▸ Available data
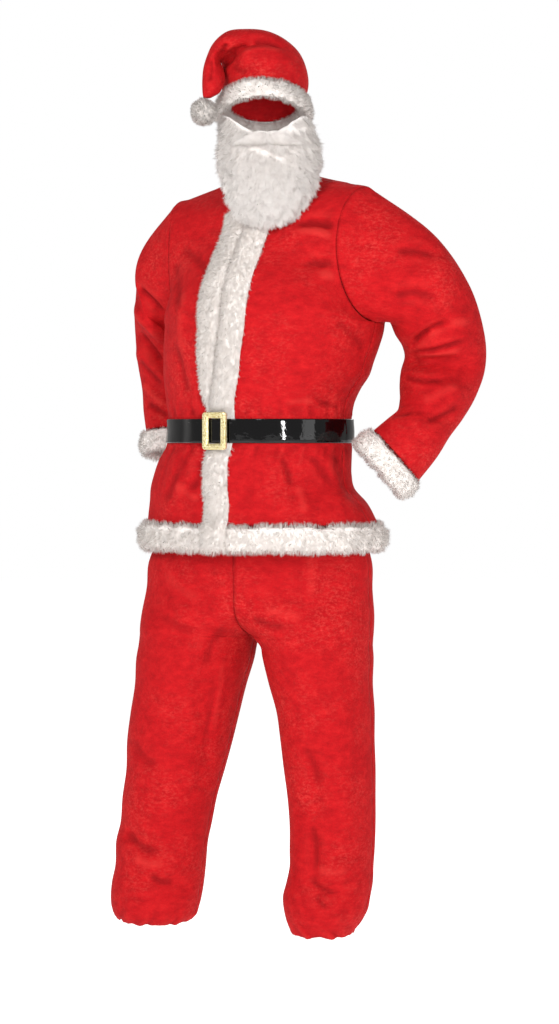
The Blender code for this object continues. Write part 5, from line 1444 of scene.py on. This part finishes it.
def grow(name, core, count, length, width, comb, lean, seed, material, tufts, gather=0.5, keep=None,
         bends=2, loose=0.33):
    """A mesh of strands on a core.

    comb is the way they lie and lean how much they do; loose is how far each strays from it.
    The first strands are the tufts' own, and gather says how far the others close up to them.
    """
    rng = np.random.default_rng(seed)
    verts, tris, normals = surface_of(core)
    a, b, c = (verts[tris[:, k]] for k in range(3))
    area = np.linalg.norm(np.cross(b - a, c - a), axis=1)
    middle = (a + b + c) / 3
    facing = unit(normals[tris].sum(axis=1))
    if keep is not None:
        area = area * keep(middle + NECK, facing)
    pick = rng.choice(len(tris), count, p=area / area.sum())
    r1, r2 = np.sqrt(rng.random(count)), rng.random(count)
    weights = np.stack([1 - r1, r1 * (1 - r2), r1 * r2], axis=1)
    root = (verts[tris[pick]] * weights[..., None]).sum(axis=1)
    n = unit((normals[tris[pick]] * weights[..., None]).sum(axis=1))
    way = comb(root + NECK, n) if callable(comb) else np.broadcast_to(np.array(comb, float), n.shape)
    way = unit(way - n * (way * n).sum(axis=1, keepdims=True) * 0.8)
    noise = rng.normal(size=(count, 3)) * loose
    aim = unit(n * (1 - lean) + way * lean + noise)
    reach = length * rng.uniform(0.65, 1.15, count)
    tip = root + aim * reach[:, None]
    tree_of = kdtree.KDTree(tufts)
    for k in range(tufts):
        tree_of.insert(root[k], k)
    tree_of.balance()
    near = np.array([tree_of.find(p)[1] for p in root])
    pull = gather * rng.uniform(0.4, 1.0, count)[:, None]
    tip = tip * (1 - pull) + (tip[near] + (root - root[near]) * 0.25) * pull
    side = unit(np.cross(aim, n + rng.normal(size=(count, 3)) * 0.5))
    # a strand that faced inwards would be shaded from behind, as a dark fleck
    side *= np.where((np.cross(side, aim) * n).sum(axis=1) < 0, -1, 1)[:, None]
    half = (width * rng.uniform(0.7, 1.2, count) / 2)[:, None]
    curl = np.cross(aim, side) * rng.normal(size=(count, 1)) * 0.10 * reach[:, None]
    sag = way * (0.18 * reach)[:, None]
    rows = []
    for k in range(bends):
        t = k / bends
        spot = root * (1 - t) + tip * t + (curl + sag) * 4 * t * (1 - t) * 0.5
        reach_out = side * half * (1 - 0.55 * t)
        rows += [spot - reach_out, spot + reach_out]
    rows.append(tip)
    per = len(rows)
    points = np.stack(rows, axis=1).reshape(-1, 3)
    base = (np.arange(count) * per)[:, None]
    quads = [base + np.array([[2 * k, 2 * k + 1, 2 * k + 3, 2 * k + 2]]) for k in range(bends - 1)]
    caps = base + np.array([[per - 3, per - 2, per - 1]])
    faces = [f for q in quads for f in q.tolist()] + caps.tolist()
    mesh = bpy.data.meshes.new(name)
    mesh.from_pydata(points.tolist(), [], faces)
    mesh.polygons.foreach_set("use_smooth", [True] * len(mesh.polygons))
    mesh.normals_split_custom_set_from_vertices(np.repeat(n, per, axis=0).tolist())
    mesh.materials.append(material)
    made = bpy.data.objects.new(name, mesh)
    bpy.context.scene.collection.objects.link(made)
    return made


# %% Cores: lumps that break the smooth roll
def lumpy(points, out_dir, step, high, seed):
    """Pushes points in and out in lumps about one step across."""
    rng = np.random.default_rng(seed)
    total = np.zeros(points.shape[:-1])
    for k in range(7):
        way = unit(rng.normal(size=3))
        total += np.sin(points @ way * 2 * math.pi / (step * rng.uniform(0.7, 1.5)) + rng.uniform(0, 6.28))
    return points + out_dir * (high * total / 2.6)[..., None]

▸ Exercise
Extract all of the data exactly as written.

▸ Answer in full
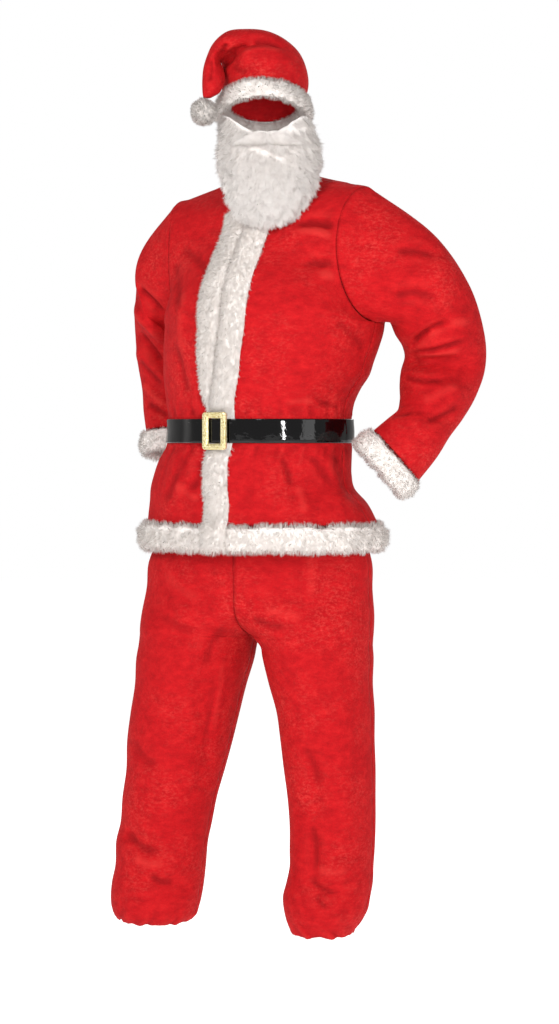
The Blender code for this object continues. Write part 5, from line 1444 of scene.py on. This part finishes it.
def grow(name, core, count, length, width, comb, lean, seed, material, tufts, gather=0.5, keep=None,
         bends=2, loose=0.33):
    """A mesh of strands on a core.

    comb is the way they lie and lean how much they do; loose is how far each strays from it.
    The first strands are the tufts' own, and gather says how far the others close up to them.
    """
    rng = np.random.default_rng(seed)
    verts, tris, normals = surface_of(core)
    a, b, c = (verts[tris[:, k]] for k in range(3))
    area = np.linalg.norm(np.cross(b - a, c - a), axis=1)
    middle = (a + b + c) / 3
    facing = unit(normals[tris].sum(axis=1))
    if keep is not None:
        area = area * keep(middle + NECK, facing)
    pick = rng.choice(len(tris), count, p=area / area.sum())
    r1, r2 = np.sqrt(rng.random(count)), rng.random(count)
    weights = np.stack([1 - r1, r1 * (1 - r2), r1 * r2], axis=1)
    root = (verts[tris[pick]] * weights[..., None]).sum(axis=1)
    n = unit((normals[tris[pick]] * weights[..., None]).sum(axis=1))
    way = comb(root + NECK, n) if callable(comb) else np.broadcast_to(np.array(comb, float), n.shape)
    way = unit(way - n * (way * n).sum(axis=1, keepdims=True) * 0.8)
    noise = rng.normal(size=(count, 3)) * loose
    aim = unit(n * (1 - lean) + way * lean + noise)
    reach = length * rng.uniform(0.65, 1.15, count)
    tip = root + aim * reach[:, None]
    tree_of = kdtree.KDTree(tufts)
    for k in range(tufts):
        tree_of.insert(root[k], k)
    tree_of.balance()
    near = np.array([tree_of.find(p)[1] for p in root])
    pull = gather * rng.uniform(0.4, 1.0, count)[:, None]
    tip = tip * (1 - pull) + (tip[near] + (root - root[near]) * 0.25) * pull
    side = unit(np.cross(aim, n + rng.normal(size=(count, 3)) * 0.5))
    # a strand that faced inwards would be shaded from behind, as a dark fleck
    side *= np.where((np.cross(side, aim) * n).sum(axis=1) < 0, -1, 1)[:, None]
    half = (width * rng.uniform(0.7, 1.2, count) / 2)[:, None]
    curl = np.cross(aim, side) * rng.normal(size=(count, 1)) * 0.10 * reach[:, None]
    sag = way * (0.18 * reach)[:, None]
    rows = []
    for k in range(bends):
        t = k / bends
        spot = root * (1 - t) + tip * t + (curl + sag) * 4 * t * (1 - t) * 0.5
        reach_out = side * half * (1 - 0.55 * t)
        rows += [spot - reach_out, spot + reach_out]
    rows.append(tip)
    per = len(rows)
    points = np.stack(rows, axis=1).reshape(-1, 3)
    base = (np.arange(count) * per)[:, None]
    quads = [base + np.array([[2 * k, 2 * k + 1, 2 * k + 3, 2 * k + 2]]) for k in range(bends - 1)]
    caps = base + np.array([[per - 3, per - 2, per - 1]])
    faces = [f for q in quads for f in q.tolist()] + caps.tolist()
    mesh = bpy.data.meshes.new(name)
    mesh.from_pydata(points.tolist(), [], faces)
    mesh.polygons.foreach_set("use_smooth", [True] * len(mesh.polygons))
    mesh.normals_split_custom_set_from_vertices(np.repeat(n, per, axis=0).tolist())
    mesh.materials.append(material)
    made = bpy.data.objects.new(name, mesh)
    bpy.context.scene.collection.objects.link(made)
    return made


# %% Cores: lumps that break the smooth roll
def lumpy(points, out_dir, step, high, seed):
    """Pushes points in and out in lumps about one step across."""
    rng = np.random.default_rng(seed)
    total = np.zeros(points.shape[:-1])
    for k in range(7):
        way = unit(rng.normal(size=3))
        total += np.sin(points @ way * 2 * math.pi / (step * rng.uniform(0.7, 1.5)) + rng.uniform(0, 6.28))
    return points + out_dir * (high * total / 2.6)[..., None]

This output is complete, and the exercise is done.